Ensuite, on a essayé d’introduire les cellules de Langerhans dans un épiderme reconstruit. Elles sont naturellement localisées dans les couches intermédiaires de l’épiderme. Elles provoquent une réaction d’alerte sur la peau. Ce sont en quelque sorte des sentinelles de l’immunité. Ces cellules présentatrices d’antigènes capturent les substances étrangères qui pénètrent dans la peau et les transportent jusqu’aux lymphocytes T des ganglions.

Ces cellules de Langerhans sont notamment impliquées dans les réactions d’allergie de contact ou de sensibilisation, mais aussi dans les réactions allergiques en cas de surexposition au soleil.

Ici aussi nous avons travaillé en collaboration, mais cette fois avec l’équipe de Daniel Schmitt, directeur d’unité à l’INSERM à Lyon. Dans la peau, les cellules de Langerhans sont difficiles à extraire et elles ne prolifèrent pas in vitro. Nous avons donc utilisé les précurseurs de ces cellules, qui se trouvent dans le sang du cordon ombilical (les CD34+). On les a introduites dans un épiderme reconstruit et on s’est aperçu que ces précurseurs prenaient vraiment l’aspect des cellules de Langerhans d’un épiderme normal. Elles sont dendritiques, elles ont les mêmes marqueurs reconnus par des anticorps que les cellules de Langerhans normales et elles ont aussi une fonctionnalité qui est très proche. Elles étaient bien fonctionnelles, puisqu’elles réagissaient à l’application d’allergènes à la surface de l’épiderme reconstruit.

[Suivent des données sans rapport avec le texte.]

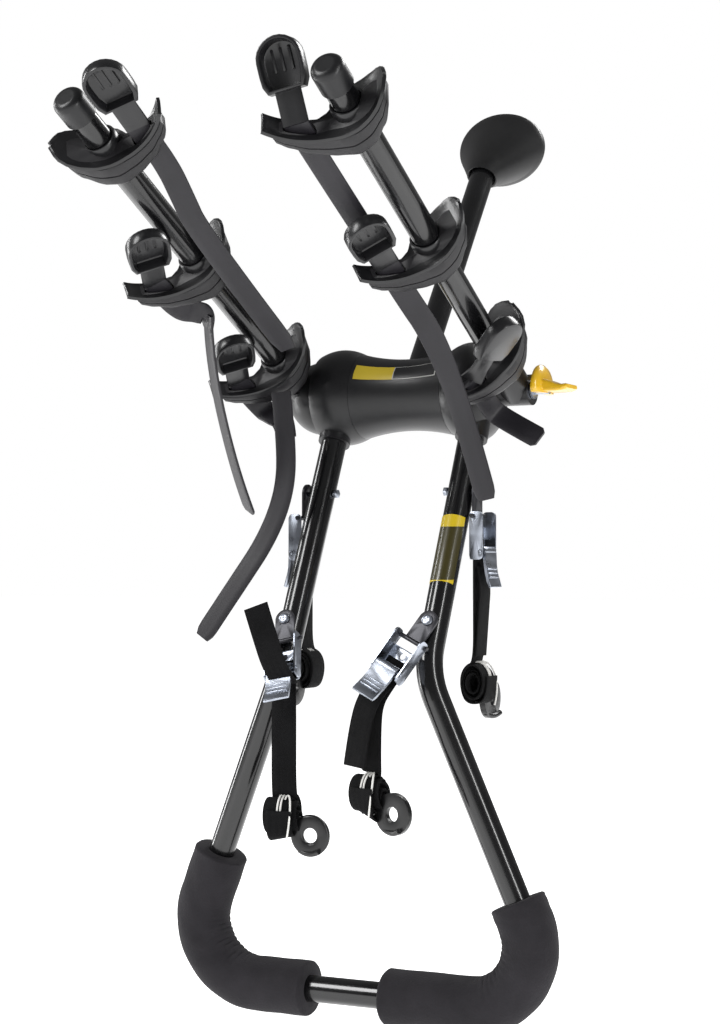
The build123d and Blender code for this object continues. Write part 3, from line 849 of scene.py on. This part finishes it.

Obtenir des épidermes reconstruits immunosensibles était un travail qui n’avait jamais été fait. Avec mon collègue Rainer Schmidt, nous avons été les premiers à montrer que c’était possible. Ce modèle ouvrait des perspectives très intéressantes pour étudier les premières étapes des réactions de l’allergie de contact.

En outre, les épidermes reconstruits pigmentés contenant des cellules de Langerhans offraient un modèle performant pour étudier l’immuno-pharmaco-toxicologie ainsi que les interactions cellulaires. La publication de ces travaux a d’ailleurs été saluée par la communauté scientifique et nous a valu la couverture du Journal of Investigative Dermatology.

Quels enseignements tirez-vous de cette longue aventure ?

Qu’on était bons ! Mais surtout c’est un travail d’équipes, aussi bien celles des hôpitaux pour les brûlés que celles des laboratoires. Chacun apportait son expertise, confrontait des hypothèses... Ces travaux ont permis de limiter les tests sur les animaux dans les laboratoires en les remplaçant par des tests in vitro.

Nous avons été parmi les premiers à travailler sur les cellules souches, les précurseurs des cellules de Langerhans. Mais ce n’était qu’un début. On pourrait dire qu’on a ouvert la porte de certains domaines. Il y a encore tant de progrès à faire... à partir des cellules souches épidermiques justement. Ou encore dans le domaine de la bioimpression 3D, cela donne plein d’espoirs. J’aurais aimé pouvoir travailler sur ces bioimprimantes !

Marcelle Régnier
Née à Lyon en 1943, Marcelle Régnier a soutenu sa thèse en Sciences de la Nature à l’Université de Lyon en 1975.
Elle a travaillé pendant 10 ans comme chercheuse en biologie au Centre International de Recherche Dermatologique à Sophia Antipolis avant d’intégrer le département des Sciences du Vivant de L’Oréal en 1992 comme ingénieur de recherche. Responsable dans l’équipe de Rainer Schmidt, pendant plus de 15 ans, de l’Unité Épiderme : Protection et Défense, elle figure parmi les pionniers dans la reconstruction de la peau in vitro.
Elle est aussi l’auteur de publications autour de l’utilisation et la mise en place de modèles in vitro dans les études de la modulation de la pigmentation et la sensibilisation cutanée.